- Given exercise:
Each entry below must be repeated word for word.

==*==

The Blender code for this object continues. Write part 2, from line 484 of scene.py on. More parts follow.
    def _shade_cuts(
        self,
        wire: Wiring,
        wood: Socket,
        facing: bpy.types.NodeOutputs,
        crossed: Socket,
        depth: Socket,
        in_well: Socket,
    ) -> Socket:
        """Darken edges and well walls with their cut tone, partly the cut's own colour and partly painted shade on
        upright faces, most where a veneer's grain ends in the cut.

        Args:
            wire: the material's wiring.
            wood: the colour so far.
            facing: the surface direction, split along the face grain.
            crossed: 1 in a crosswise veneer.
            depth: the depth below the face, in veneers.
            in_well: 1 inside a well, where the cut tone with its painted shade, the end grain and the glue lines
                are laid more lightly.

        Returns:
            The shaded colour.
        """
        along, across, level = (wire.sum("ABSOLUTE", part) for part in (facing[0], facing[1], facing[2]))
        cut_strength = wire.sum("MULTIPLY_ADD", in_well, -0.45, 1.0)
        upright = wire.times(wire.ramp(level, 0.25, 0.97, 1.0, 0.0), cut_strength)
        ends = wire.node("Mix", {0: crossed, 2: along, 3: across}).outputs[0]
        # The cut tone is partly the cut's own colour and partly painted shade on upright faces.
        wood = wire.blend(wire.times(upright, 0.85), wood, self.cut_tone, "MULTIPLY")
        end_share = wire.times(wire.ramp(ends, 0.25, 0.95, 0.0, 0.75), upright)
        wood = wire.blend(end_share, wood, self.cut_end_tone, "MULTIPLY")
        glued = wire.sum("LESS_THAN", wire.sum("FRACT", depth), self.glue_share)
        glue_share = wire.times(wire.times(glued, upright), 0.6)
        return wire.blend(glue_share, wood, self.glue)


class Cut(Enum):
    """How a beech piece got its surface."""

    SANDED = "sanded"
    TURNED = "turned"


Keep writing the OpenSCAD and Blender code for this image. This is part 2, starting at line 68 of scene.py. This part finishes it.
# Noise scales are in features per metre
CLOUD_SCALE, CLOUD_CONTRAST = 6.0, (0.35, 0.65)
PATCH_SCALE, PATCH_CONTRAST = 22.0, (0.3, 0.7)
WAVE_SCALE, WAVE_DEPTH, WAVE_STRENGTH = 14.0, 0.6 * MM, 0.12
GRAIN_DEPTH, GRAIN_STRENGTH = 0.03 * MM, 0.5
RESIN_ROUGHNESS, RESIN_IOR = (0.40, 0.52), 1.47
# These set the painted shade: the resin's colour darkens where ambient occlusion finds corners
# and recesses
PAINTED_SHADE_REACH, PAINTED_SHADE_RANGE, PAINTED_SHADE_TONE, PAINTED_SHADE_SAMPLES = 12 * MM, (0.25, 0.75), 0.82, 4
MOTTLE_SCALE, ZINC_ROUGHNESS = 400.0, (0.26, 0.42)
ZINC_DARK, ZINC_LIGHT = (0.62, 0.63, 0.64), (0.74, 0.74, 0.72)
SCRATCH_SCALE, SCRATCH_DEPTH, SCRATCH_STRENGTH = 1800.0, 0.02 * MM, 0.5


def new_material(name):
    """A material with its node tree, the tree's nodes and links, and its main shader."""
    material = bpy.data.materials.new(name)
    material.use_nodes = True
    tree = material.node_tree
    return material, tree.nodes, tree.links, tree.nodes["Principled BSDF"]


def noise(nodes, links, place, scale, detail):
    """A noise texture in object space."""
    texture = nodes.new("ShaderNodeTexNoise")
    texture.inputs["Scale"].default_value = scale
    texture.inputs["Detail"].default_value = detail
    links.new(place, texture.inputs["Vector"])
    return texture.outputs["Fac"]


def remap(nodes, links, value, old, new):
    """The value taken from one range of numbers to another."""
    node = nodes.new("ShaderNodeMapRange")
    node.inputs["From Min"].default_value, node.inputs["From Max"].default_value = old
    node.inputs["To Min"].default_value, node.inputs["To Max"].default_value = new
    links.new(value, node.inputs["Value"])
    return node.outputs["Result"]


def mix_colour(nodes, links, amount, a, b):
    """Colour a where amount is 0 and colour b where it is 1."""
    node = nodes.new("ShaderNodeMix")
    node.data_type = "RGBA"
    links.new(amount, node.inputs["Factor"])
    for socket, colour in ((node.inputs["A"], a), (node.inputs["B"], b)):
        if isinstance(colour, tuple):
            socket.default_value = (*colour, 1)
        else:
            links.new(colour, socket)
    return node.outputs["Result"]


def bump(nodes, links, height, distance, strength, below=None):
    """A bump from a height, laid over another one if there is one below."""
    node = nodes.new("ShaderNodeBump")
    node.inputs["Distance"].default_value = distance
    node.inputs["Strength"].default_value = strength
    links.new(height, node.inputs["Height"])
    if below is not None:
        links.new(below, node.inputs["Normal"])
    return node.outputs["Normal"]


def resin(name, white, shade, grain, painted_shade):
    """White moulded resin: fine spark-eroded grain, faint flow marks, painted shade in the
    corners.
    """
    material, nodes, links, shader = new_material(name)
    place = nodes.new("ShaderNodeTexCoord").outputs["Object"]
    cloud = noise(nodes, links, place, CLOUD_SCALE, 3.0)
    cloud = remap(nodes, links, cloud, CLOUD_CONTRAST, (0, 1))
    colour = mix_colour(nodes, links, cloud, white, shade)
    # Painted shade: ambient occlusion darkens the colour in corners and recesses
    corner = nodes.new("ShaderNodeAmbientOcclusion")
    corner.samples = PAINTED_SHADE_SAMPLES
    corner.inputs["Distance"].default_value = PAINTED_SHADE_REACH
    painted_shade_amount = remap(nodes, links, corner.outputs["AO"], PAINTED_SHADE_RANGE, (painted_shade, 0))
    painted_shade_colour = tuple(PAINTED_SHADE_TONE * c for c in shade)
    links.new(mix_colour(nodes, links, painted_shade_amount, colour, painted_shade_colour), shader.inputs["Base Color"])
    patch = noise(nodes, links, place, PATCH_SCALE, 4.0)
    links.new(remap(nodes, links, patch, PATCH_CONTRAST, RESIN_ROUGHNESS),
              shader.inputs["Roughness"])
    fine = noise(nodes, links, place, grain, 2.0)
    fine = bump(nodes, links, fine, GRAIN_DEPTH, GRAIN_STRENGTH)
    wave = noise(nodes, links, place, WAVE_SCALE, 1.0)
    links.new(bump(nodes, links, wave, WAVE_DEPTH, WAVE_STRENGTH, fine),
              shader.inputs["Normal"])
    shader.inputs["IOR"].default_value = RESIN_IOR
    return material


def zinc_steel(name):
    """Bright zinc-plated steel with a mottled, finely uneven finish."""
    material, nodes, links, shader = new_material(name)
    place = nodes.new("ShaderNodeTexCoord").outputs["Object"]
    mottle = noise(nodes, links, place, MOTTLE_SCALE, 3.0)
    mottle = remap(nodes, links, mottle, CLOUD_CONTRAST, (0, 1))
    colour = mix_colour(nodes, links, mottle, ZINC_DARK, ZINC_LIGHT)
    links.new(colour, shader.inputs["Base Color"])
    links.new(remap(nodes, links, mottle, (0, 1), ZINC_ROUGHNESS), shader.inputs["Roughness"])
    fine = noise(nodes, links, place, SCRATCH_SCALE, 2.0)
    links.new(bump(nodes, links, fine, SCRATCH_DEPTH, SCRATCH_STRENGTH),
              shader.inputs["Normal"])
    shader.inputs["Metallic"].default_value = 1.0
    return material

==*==

- Reply to the exercise:
The Blender code for this object continues. Write part 2, from line 484 of scene.py on. More parts follow.
    def _shade_cuts(
        self,
        wire: Wiring,
        wood: Socket,
        facing: bpy.types.NodeOutputs,
        crossed: Socket,
        depth: Socket,
        in_well: Socket,
    ) -> Socket:
        """Darken edges and well walls with their cut tone, partly the cut's own colour and partly painted shade on
        upright faces, most where a veneer's grain ends in the cut.

        Args:
            wire: the material's wiring.
            wood: the colour so far.
            facing: the surface direction, split along the face grain.
            crossed: 1 in a crosswise veneer.
            depth: the depth below the face, in veneers.
            in_well: 1 inside a well, where the cut tone with its painted shade, the end grain and the glue lines
                are laid more lightly.

        Returns:
            The shaded colour.
        """
        along, across, level = (wire.sum("ABSOLUTE", part) for part in (facing[0], facing[1], facing[2]))
        cut_strength = wire.sum("MULTIPLY_ADD", in_well, -0.45, 1.0)
        upright = wire.times(wire.ramp(level, 0.25, 0.97, 1.0, 0.0), cut_strength)
        ends = wire.node("Mix", {0: crossed, 2: along, 3: across}).outputs[0]
        # The cut tone is partly the cut's own colour and partly painted shade on upright faces.
        wood = wire.blend(wire.times(upright, 0.85), wood, self.cut_tone, "MULTIPLY")
        end_share = wire.times(wire.ramp(ends, 0.25, 0.95, 0.0, 0.75), upright)
        wood = wire.blend(end_share, wood, self.cut_end_tone, "MULTIPLY")
        glued = wire.sum("LESS_THAN", wire.sum("FRACT", depth), self.glue_share)
        glue_share = wire.times(wire.times(glued, upright), 0.6)
        return wire.blend(glue_share, wood, self.glue)


class Cut(Enum):
    """How a beech piece got its surface."""

    SANDED = "sanded"
    TURNED = "turned"


Keep writing the OpenSCAD and Blender code for this image. This is part 2, starting at line 68 of scene.py. This part finishes it.
# Noise scales are in features per metre
CLOUD_SCALE, CLOUD_CONTRAST = 6.0, (0.35, 0.65)
PATCH_SCALE, PATCH_CONTRAST = 22.0, (0.3, 0.7)
WAVE_SCALE, WAVE_DEPTH, WAVE_STRENGTH = 14.0, 0.6 * MM, 0.12
GRAIN_DEPTH, GRAIN_STRENGTH = 0.03 * MM, 0.5
RESIN_ROUGHNESS, RESIN_IOR = (0.40, 0.52), 1.47
# These set the painted shade: the resin's colour darkens where ambient occlusion finds corners
# and recesses
PAINTED_SHADE_REACH, PAINTED_SHADE_RANGE, PAINTED_SHADE_TONE, PAINTED_SHADE_SAMPLES = 12 * MM, (0.25, 0.75), 0.82, 4
MOTTLE_SCALE, ZINC_ROUGHNESS = 400.0, (0.26, 0.42)
ZINC_DARK, ZINC_LIGHT = (0.62, 0.63, 0.64), (0.74, 0.74, 0.72)
SCRATCH_SCALE, SCRATCH_DEPTH, SCRATCH_STRENGTH = 1800.0, 0.02 * MM, 0.5


def new_material(name):
    """A material with its node tree, the tree's nodes and links, and its main shader."""
    material = bpy.data.materials.new(name)
    material.use_nodes = True
    tree = material.node_tree
    return material, tree.nodes, tree.links, tree.nodes["Principled BSDF"]


def noise(nodes, links, place, scale, detail):
    """A noise texture in object space."""
    texture = nodes.new("ShaderNodeTexNoise")
    texture.inputs["Scale"].default_value = scale
    texture.inputs["Detail"].default_value = detail
    links.new(place, texture.inputs["Vector"])
    return texture.outputs["Fac"]


def remap(nodes, links, value, old, new):
    """The value taken from one range of numbers to another."""
    node = nodes.new("ShaderNodeMapRange")
    node.inputs["From Min"].default_value, node.inputs["From Max"].default_value = old
    node.inputs["To Min"].default_value, node.inputs["To Max"].default_value = new
    links.new(value, node.inputs["Value"])
    return node.outputs["Result"]


def mix_colour(nodes, links, amount, a, b):
    """Colour a where amount is 0 and colour b where it is 1."""
    node = nodes.new("ShaderNodeMix")
    node.data_type = "RGBA"
    links.new(amount, node.inputs["Factor"])
    for socket, colour in ((node.inputs["A"], a), (node.inputs["B"], b)):
        if isinstance(colour, tuple):
            socket.default_value = (*colour, 1)
        else:
            links.new(colour, socket)
    return node.outputs["Result"]


def bump(nodes, links, height, distance, strength, below=None):
    """A bump from a height, laid over another one if there is one below."""
    node = nodes.new("ShaderNodeBump")
    node.inputs["Distance"].default_value = distance
    node.inputs["Strength"].default_value = strength
    links.new(height, node.inputs["Height"])
    if below is not None:
        links.new(below, node.inputs["Normal"])
    return node.outputs["Normal"]


def resin(name, white, shade, grain, painted_shade):
    """White moulded resin: fine spark-eroded grain, faint flow marks, painted shade in the
    corners.
    """
    material, nodes, links, shader = new_material(name)
    place = nodes.new("ShaderNodeTexCoord").outputs["Object"]
    cloud = noise(nodes, links, place, CLOUD_SCALE, 3.0)
    cloud = remap(nodes, links, cloud, CLOUD_CONTRAST, (0, 1))
    colour = mix_colour(nodes, links, cloud, white, shade)
    # Painted shade: ambient occlusion darkens the colour in corners and recesses
    corner = nodes.new("ShaderNodeAmbientOcclusion")
    corner.samples = PAINTED_SHADE_SAMPLES
    corner.inputs["Distance"].default_value = PAINTED_SHADE_REACH
    painted_shade_amount = remap(nodes, links, corner.outputs["AO"], PAINTED_SHADE_RANGE, (painted_shade, 0))
    painted_shade_colour = tuple(PAINTED_SHADE_TONE * c for c in shade)
    links.new(mix_colour(nodes, links, painted_shade_amount, colour, painted_shade_colour), shader.inputs["Base Color"])
    patch = noise(nodes, links, place, PATCH_SCALE, 4.0)
    links.new(remap(nodes, links, patch, PATCH_CONTRAST, RESIN_ROUGHNESS),
              shader.inputs["Roughness"])
    fine = noise(nodes, links, place, grain, 2.0)
    fine = bump(nodes, links, fine, GRAIN_DEPTH, GRAIN_STRENGTH)
    wave = noise(nodes, links, place, WAVE_SCALE, 1.0)
    links.new(bump(nodes, links, wave, WAVE_DEPTH, WAVE_STRENGTH, fine),
              shader.inputs["Normal"])
    shader.inputs["IOR"].default_value = RESIN_IOR
    return material


def zinc_steel(name):
    """Bright zinc-plated steel with a mottled, finely uneven finish."""
    material, nodes, links, shader = new_material(name)
    place = nodes.new("ShaderNodeTexCoord").outputs["Object"]
    mottle = noise(nodes, links, place, MOTTLE_SCALE, 3.0)
    mottle = remap(nodes, links, mottle, CLOUD_CONTRAST, (0, 1))
    colour = mix_colour(nodes, links, mottle, ZINC_DARK, ZINC_LIGHT)
    links.new(colour, shader.inputs["Base Color"])
    links.new(remap(nodes, links, mottle, (0, 1), ZINC_ROUGHNESS), shader.inputs["Roughness"])
    fine = noise(nodes, links, place, SCRATCH_SCALE, 2.0)
    links.new(bump(nodes, links, fine, SCRATCH_DEPTH, SCRATCH_STRENGTH),
              shader.inputs["Normal"])
    shader.inputs["Metallic"].default_value = 1.0
    return material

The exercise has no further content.